Still, the trailer did intrigue me enough to check it out. There are definite plot similarities to Da Vinci Code, though the cinematic quality of Toyne’s writing, especially at the beginning of the novel, also reminded me of James Rollins. Unlike Brown and Rollins, however, who both rely heavily on research for their books, Toyne chooses to locate Sanctus in the fictional Citadel, a Vatican-like city-state in Turkey. As well, rather than the Catholic church, it is a fictional religious order of monks that guards the novel’s big secret. This detracts a bit from the impact of the novel, as it then becomes easier to believe the whole thing fiction and therefore Toyne’s revelations didn’t have as much impact on me as Brown’s. However, this decision also frees Toyne to imagine a secret and a conspiracy far beyond the realm of the ordinary.

I enjoyed Sanctus. The novel began a bit slow for me. From the trailer above, I already knew what the monk was going to do. Also, with so many characters in the first few chapters, it felt like a montage of scenes, and I couldn’t find a character to latch on to and care about. Still, once the story gets going, I really enjoyed reading about Inspector Arkadian and Liv Adamsen.

Sanctus is about how one monk’s actions endanger the secrecy surrounding the mysterious Sacrament hidden from the public for centuries by a group of monks. The monk’s sister, Liv, might be an integral part of a prophecy surrounding this Sacrament, and she is hunted by the monks trying to keep the secret and a group of people who want the secret to be revealed.

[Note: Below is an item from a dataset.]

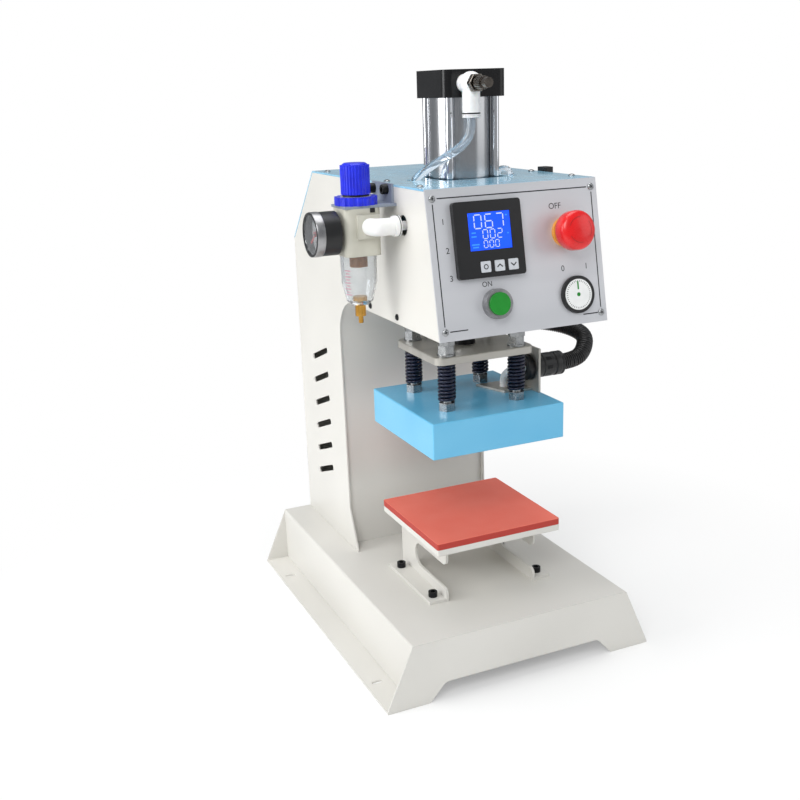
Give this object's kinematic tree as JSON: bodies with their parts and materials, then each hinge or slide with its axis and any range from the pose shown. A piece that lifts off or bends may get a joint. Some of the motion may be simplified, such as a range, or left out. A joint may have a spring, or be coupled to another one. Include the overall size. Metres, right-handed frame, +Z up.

Toyne writes well, and Sanctus is an enjoyable read. For most of the book, however, it just didn’t grab me as much as I thought it would. I think that’s because it felt so much like The Da Vinci Code, except with the bad guys belonging to a fictional religious group and the clues pertaining to a religious document that doesn’t exist (or at least makes no claim to exist) in the real world. So while I was gasping at Brown’s observations about the Mona Lisa or alternate gospels, I viewed the document in Sanctus with detachment.

It wasn’t enough of a fictional world to completely transport me (as, for example, the world in Lord of the Rings, where I take a prophecy as significant because it feels significant within that world), nor did it have enough hooks in reality to completely grip me (as in the best James Rollins books). I did care enough about the characters to want to keep reading about them, but not enough to make real emotional investment (as I did with Spycatcher). Sanctus is a good book, a well-written, well-paced thriller, but nothing about it really struck me.

At least, that was true until the big reveal. When I found out what the Sacrament was, and why it was significant, I was completely, utterly blown away. I think I was still expecting a Da Vinci type reveal, so I figured that whatever the Sacrament was, it would have the same impact on me as the monks’ sacred document did. Well done, Mr. Toyne. I absolutely did not see that coming. Also, I realized why it was a good thing that Toyne stayed away from the extensively researched worlds of Brown and Rollins.

Sanctus is the first volume of the Ruin trilogy, and I’m curious about where Toyne will take his story for the next instalment. To be honest, I can’t imagine how he’ll take this story to a full trilogy. Then again, as my experience of reading Sanctus showed, Toyne’s imagination can certainly trump mine.